Robin eventually finds Emily in the Royal Arcade, a stunning art nouveau covered street of shops and cafés in the middle of the city, lined with Carrara Ware ceramic tiles from Royal Doulton. The architect of the arcade, George Skipper, also built the Hotel de Paris in Cromer where Strike stays after questioning the Heatons.

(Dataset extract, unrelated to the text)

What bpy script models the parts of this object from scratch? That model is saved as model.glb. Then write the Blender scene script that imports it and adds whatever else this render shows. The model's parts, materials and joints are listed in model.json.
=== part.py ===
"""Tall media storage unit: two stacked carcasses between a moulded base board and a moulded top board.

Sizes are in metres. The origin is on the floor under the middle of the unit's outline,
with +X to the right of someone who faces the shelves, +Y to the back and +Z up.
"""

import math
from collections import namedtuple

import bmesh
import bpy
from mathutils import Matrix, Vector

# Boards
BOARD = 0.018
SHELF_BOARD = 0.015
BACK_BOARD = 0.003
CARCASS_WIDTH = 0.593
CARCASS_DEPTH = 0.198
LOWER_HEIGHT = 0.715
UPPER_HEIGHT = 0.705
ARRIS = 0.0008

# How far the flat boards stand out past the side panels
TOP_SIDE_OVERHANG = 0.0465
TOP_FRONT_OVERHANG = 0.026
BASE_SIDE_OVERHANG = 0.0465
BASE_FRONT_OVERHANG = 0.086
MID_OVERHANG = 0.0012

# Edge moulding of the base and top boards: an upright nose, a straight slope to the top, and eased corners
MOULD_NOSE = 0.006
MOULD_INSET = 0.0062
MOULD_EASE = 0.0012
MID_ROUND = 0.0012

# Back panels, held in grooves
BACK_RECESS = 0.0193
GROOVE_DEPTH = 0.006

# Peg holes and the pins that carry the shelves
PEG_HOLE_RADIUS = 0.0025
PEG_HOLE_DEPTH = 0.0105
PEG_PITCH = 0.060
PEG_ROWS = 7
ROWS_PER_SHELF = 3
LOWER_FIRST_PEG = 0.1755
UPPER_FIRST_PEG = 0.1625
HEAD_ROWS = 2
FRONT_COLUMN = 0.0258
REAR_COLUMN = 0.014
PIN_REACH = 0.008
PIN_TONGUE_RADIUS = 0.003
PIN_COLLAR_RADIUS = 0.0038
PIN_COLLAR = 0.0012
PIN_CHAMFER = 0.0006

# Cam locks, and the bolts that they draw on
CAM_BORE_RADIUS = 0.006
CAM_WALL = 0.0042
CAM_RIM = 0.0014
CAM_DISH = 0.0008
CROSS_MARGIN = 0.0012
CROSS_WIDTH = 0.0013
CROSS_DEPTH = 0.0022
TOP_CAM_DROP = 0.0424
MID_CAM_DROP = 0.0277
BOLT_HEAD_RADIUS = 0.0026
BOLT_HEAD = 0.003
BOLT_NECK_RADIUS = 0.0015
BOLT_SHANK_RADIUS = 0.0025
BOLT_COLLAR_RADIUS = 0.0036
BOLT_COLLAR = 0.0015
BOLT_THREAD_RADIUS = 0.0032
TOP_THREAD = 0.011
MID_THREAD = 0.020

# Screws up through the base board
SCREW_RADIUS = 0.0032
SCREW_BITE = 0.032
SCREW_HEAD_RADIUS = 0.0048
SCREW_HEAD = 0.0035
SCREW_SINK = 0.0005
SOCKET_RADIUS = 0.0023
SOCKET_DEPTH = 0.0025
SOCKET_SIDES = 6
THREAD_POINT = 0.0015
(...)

Strike remembers the round tower on the hill overlooking Chapman Farm from his childhood, and Robin too notices it as soon as she arrives, looking like a chess piece on the horizon. As a child, Strike thought it was a watch tower, or that children were locked up in it, but after waking to deeply disturbing news in his hotel room in Cromer, Strikes goes to see it up-close for the first time. Instead of captured children or the enemies of his youth, he finds this ancient church, with a round, flint covered tower, dedicated to St John the Baptist. He also finds a generous and tactful welcome as he sits on one of the hard wooden pews in the whitewashed interior, thinking of the faith of his late aunt Joan, and, in his grief, of the human craving for meaning in chaos, and for the hope of something beyond the world of pain and endless striving.

The Universal Humanitarian Church and Jonathan Wace are writing another chapter of legend and mystery into the Norfolk countryside, but unlike the mysteries of King Gurgunt, or the white spirit among the shrieking pits, or the mysteries of faith which built both this round towered country church and the magnificent cathedral of Norwich, the UHC mysteries are ones Robin and Strike intend to solve no matter the uncanny dangers and challenges they face.